Here's some things, I've realized, later, in thinking about this whole thing.
So, say: s=r(theta)
As s increases, the initial line emanating from the 11th division of the circle begins. For instance when the circle has gone 15 degrees clockwise, the first line has reached a minimum in its decent at the value 1. And as the circle reaches 30 degrees the value of the spiral is e. At 45 degrees, I believe, the spiral (the first one I mean, not the circular spiral) has a value of pi. And so on. As the circle continues along its path, the logarithmic spiral begins to turn in on itself faster and faster.

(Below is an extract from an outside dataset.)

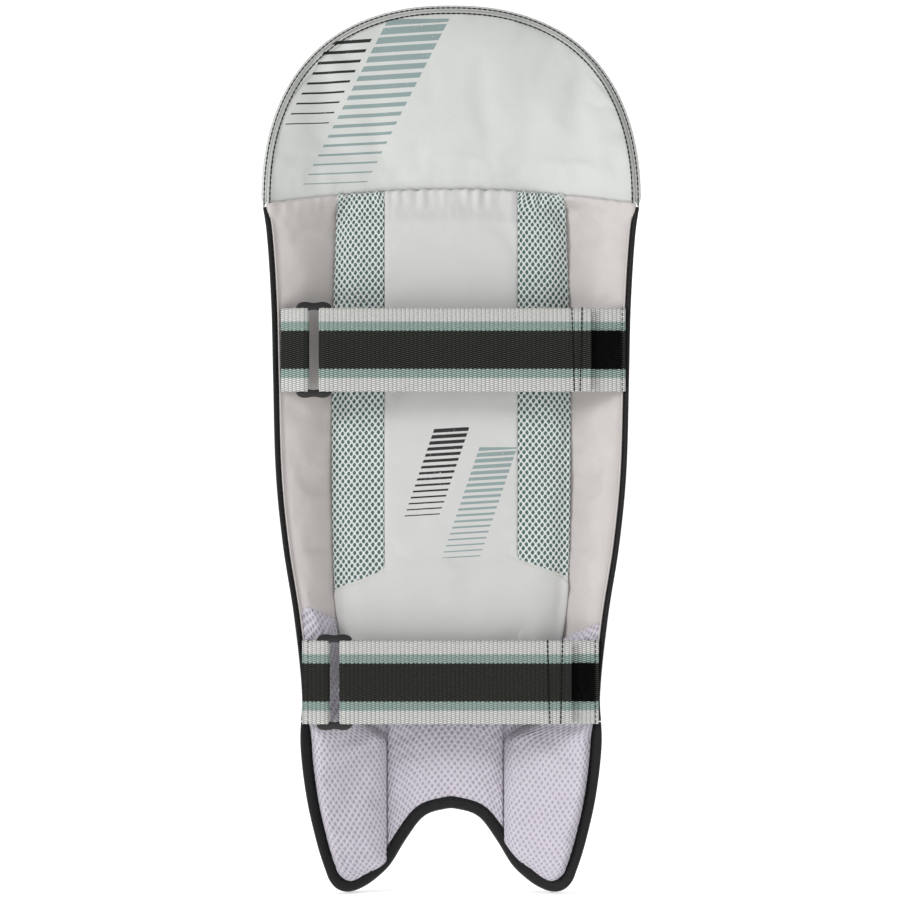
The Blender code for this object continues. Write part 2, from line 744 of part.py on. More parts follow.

Thus, as the circle approaches the ninth division, the spirals are spiraling very fast. And then it all quits at the ninth division. So, although this first spiral isn't a logarithmic spiral, per say (I don't know what it is exactly), it might have an exponential kind of growth, of some kind, to a power of (theta), in some manner.
Just something to ponder, if anyone's interested.
I think this particular rant I'm going on now, better explains what I meant initially by the "relationship" between the circle, its growth, and the creation of the first spiral. The second spiral is also related to the growth of the circle, as well as the first spiral. So with s=r(theta), and the equations for the second spiral, the question of what these drawings mean might be answered, as long as the initial spiral can be put into terms.
If anyone is interested, I've got some more drawings that show how uniform the logarithmic spiral is in relation to the circle. I'll post them when I get a chance. But, in fact, with the circle laying flat on a plane (or at a slight angle) its possible to see how the initial spiral generates itself quite nicely in two dimensions.